I have no kind words for homosexuality as much as people who live under the lie of being born that way. there is very little or no scientific proof for it anyway!
http://www.yalescientific.org/2012/03/do-animals-exhibit-homosexuality/
And, pray tell,ziphelo kangawa, how old were you when you made the decision to become heterosexual?
I hear you but on the other side of this coin is the question…if all pro equality people move from the state, who is left to vote differently? Who is left to advocate for equality? Who will fight for our lgbt who are marginalized by poverty and mental illness if those of us who believe in equality and have the means to relocate all do so?
That’s an important point, the answer cannot always be pack up and go. It’s akin to someone saying, if you don’t like the way America is than leave. Ironic because America is here because a group of people decided to not like the way it was and stay.

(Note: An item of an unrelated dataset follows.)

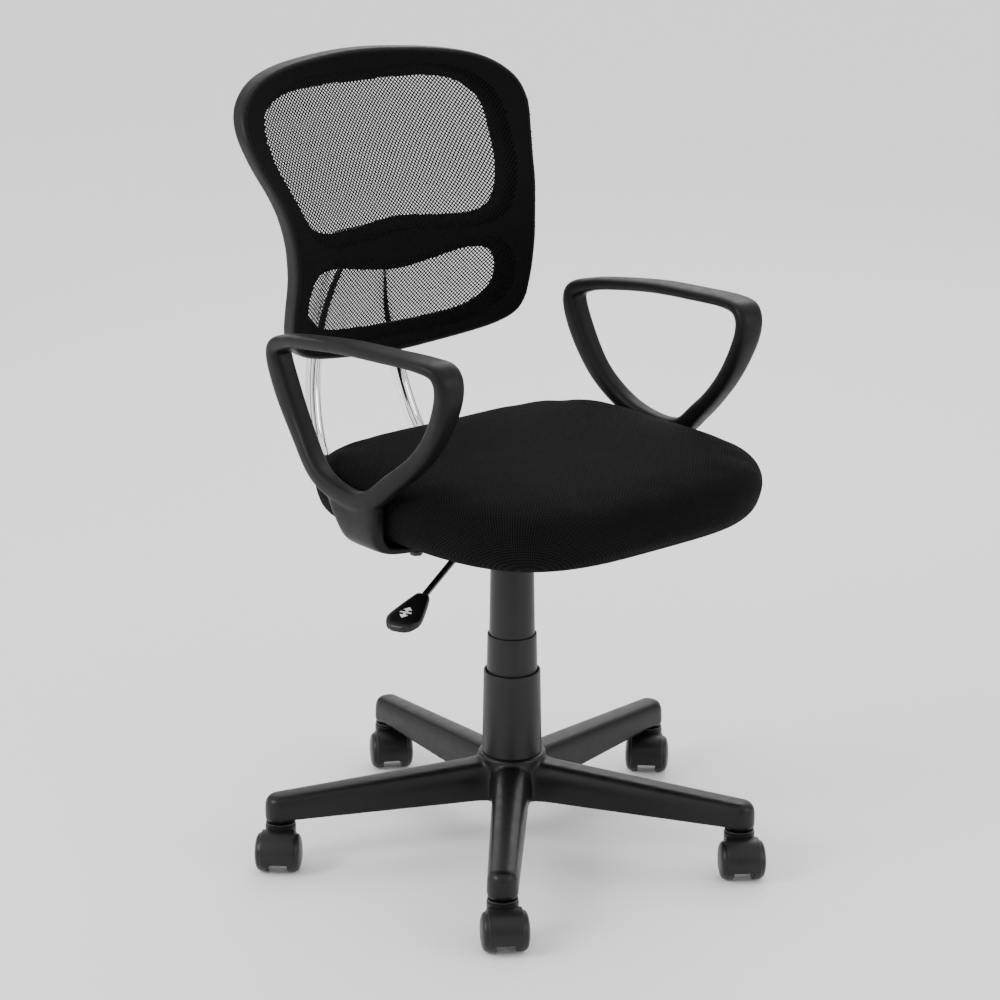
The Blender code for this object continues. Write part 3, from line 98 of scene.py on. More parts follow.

Hi, all. Thanks for reading, and taking the time to comment. I definitely have considered moving there to try and change things, not just as a voter, but as a social worker and activist. However, I think deciding not to move somewhere is different than leaving a place when you don’t agree with what’s going on there. There are many problems with my current city of Chicago, and I have worked to change it rather than leave. But as I stated in the piece, I think it feels different to choose a state, given the issue discussed. If I already lived there, I would likely stay and fight the good fight.